Use instruction-level parallelism with AES-NI to speed up AES-CTR by mfil · Pull Request #573 · Mbed-TLS/TF-PSA-Crypto

mfil · 2025-11-13T12:39:33Z

Description

One feature of the AES-NI instructions is instruction-level parallelism, which means that, while one round of AES takes multiple clock cycles to complete, another instruction can already start executing on the next clock cycle. Only when the result of the AES round is used do we need to wait for it to finish.

In particular, this makes it possible to encrypt or decrypt multiple AES blocks in parallel which can be used to speed up AES in some modes of operation. In this commit, it is used to speed up AES-CTR. I have chosen to do up to four blocks in parallel. More would be possible, but while testing on my machine, I didn't see meaningful speed-ups when going beyond 4, and I don't want to clutter the source files with even more assembly.

I have removed the defines with the aesenc etc. opcodes assuming that we don't need to support these older versions of binutils anymore. If that's wrong, I'll put them back (and add my own macros for the registers I need to use).

I would like to go on and also use it in AES-GCM, but there I ran into a problem. GCM runs the underlying block cipher in ECB mode. Due to an inconsistency in the mbedtls_cipher API, ECB mode always encrypts exactly one block. As far as I understand, mbedtls_cipher is on its way out, so I don't know if you would want to spend time reviewing a fix for this. Please let me know what you think would be the best approach!

An alternative I can see would be to use CTR mode (making sure that the 32-bit counter in GCM doesn't overflow) inside of GCM, if available.

PR checklist

changelog provided
framework PR not required
mbedtls development PR not required because: No changes in mbedtls are needed to make use of this. The speed-up will take effect as soon as the submodule is updated. (Should I make a pull request just to update the submodule?)
mbedtls 3.6 PR not required because: It's a new feature, not a bugfix. It doesn't have to be backported. (As far as I'm concerned.)
tests not required because: No changes in the output are intended, only performance.

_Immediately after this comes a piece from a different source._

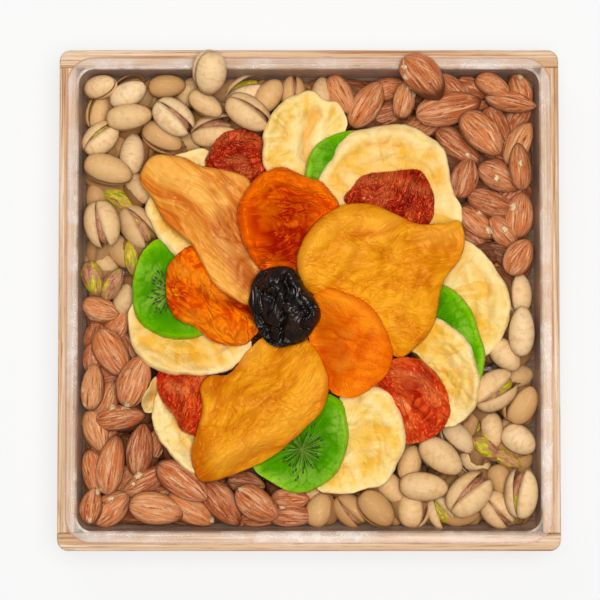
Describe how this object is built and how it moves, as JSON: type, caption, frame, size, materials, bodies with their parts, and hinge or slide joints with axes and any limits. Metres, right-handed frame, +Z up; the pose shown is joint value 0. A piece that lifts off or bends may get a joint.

One feature of the AES-NI instructions is instruction-level parallelism, which means that, while one round of AES takes multiple clock cycles to complete, another instruction can already be executed on the next clock cycle. Only when the result of the AES round is used do we need to wait for it to finish. In particular, this makes it possible to encrypt or decrypt multiple AES blocks in parallel which can be used to speed up AES in some modes of operation. In this commit, it is used to speed up AES-CTR. Signed-off-by: Max Fillinger <maximilian.fillinger@sentyron.com>

Due to a bug in the previous commit, it broke AES-CTR when AES-NI is not available. Signed-off-by: Max Fillinger <maximilian.fillinger@sentyron.com>

Signed-off-by: Max Fillinger <maximilian.fillinger@sentyron.com>

mfil · 2025-11-18T12:00:09Z

It says

TF OpenCI: Interface stability tests — Pre-test checks failed.

but when I click the link to view details, I see a green check on archive-timestamps and everything else is blank.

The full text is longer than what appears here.